_REQUIRED WORK_.
Repeat every line, exactly, from the very first through the one where "wander: float = 46.0" appears. Add nothing else.

_DATA EXTRACT_.
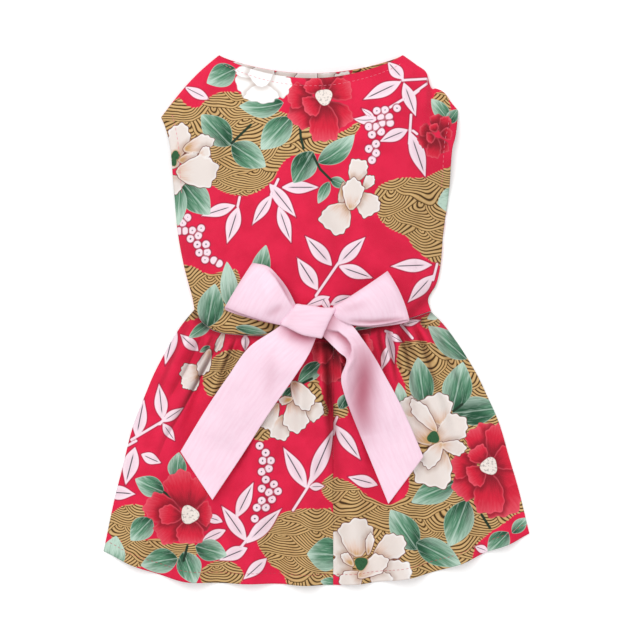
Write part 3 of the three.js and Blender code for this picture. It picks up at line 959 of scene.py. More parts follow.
@dataclass(frozen=True)
class Waves:
    """Bowls of lines that lie over each other like scales, row over row.

    Attributes:
        half_width: Half the width of a bowl, in chart steps.
        height: The height of a bowl.
        lines: Lines in a bowl.
        line_width: The width of a line, as a share of the distance between two.
        wander: How far the rows wander.
    """

    half_width: float = 34.0
    height: float = 24.0
    lines: int = 9
    line_width: float = 0.34
    wander: float = 46.0

    def group(self) -> bpy.types.NodeTree:
        """Makes the group: its line is 1 on a line, and its stripe is the place between two."""
        board, given, result = group("wave_lines", {"Chart": "Vector"}, {"Line": "Float", "Stripe": "Float"})
        wander = board.node("VectorMath", operation="MULTIPLY_ADD")
        board.feed(wander.inputs[0], board.noise(given["Chart"], 1 / 68, 2.0, 1))
        wander.inputs[1].default_value = (self.wander, self.wander, 0)
        board.feed(wander.inputs[2], given["Chart"])
        x, y, _ = board.split(wander.outputs[0])
        pitch = self.height / 2
        first = board.sum("CEIL", board.sum("SUBTRACT", board.sum("DIVIDE", y, pitch), 2.0))
        reach: object = 1.0
        for step in (2.0, 1.0, 0.0):
            row = board.sum("ADD", first, step)
            odd = board.sum("FLOORED_MODULO", row, 2.0)
            shifted = board.sum("SUBTRACT", x, board.sum("MULTIPLY", odd, self.half_width))
            cell = board.sum("ROUND", board.sum("DIVIDE", shifted, 2 * self.half_width))
            across = board.sum("DIVIDE", board.sum("MULTIPLY_ADD", cell, -2 * self.half_width, shifted),
                               self.half_width)
            below = board.sum("DIVIDE", board.sum("MULTIPLY_ADD", row, -pitch, y), self.height)
            away = board.sum("SQRT", board.sum(
                "ADD", board.sum("MULTIPLY", across, across), board.sum("MULTIPLY", below, below)))
            inside = board.sum("LESS_THAN", away, 1.0)
            kept = board.node("Mix", data_type="FLOAT")
            for number, part in ((0, inside), (2, reach), (3, away)):
                board.feed(kept.inputs[number], part)
            reach = kept.outputs[0]
        ring = board.sum("FRACT", board.sum("MULTIPLY", reach, float(self.lines)))
        stripe = board.sum("ABSOLUTE", board.sum("SUBTRACT", ring, 0.5))
        board.feed(result.inputs["Stripe"], stripe)
        edge = 0.5 - self.line_width / 2
        board.feed(result.inputs["Line"], board.fade(stripe, edge - 0.09, edge + 0.09))
        return board.tree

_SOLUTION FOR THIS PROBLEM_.
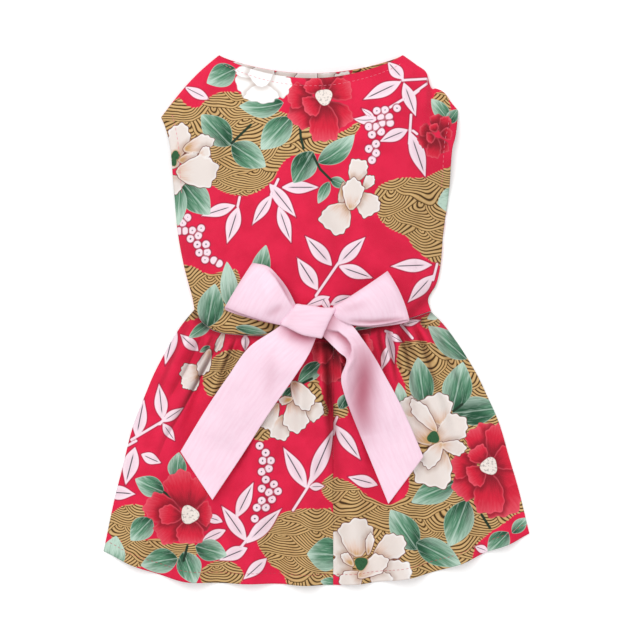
Write part 3 of the three.js and Blender code for this picture. It picks up at line 959 of scene.py. More parts follow.
@dataclass(frozen=True)
class Waves:
    """Bowls of lines that lie over each other like scales, row over row.

    Attributes:
        half_width: Half the width of a bowl, in chart steps.
        height: The height of a bowl.
        lines: Lines in a bowl.
        line_width: The width of a line, as a share of the distance between two.
        wander: How far the rows wander.
    """

    half_width: float = 34.0
    height: float = 24.0
    lines: int = 9
    line_width: float = 0.34
    wander: float = 46.0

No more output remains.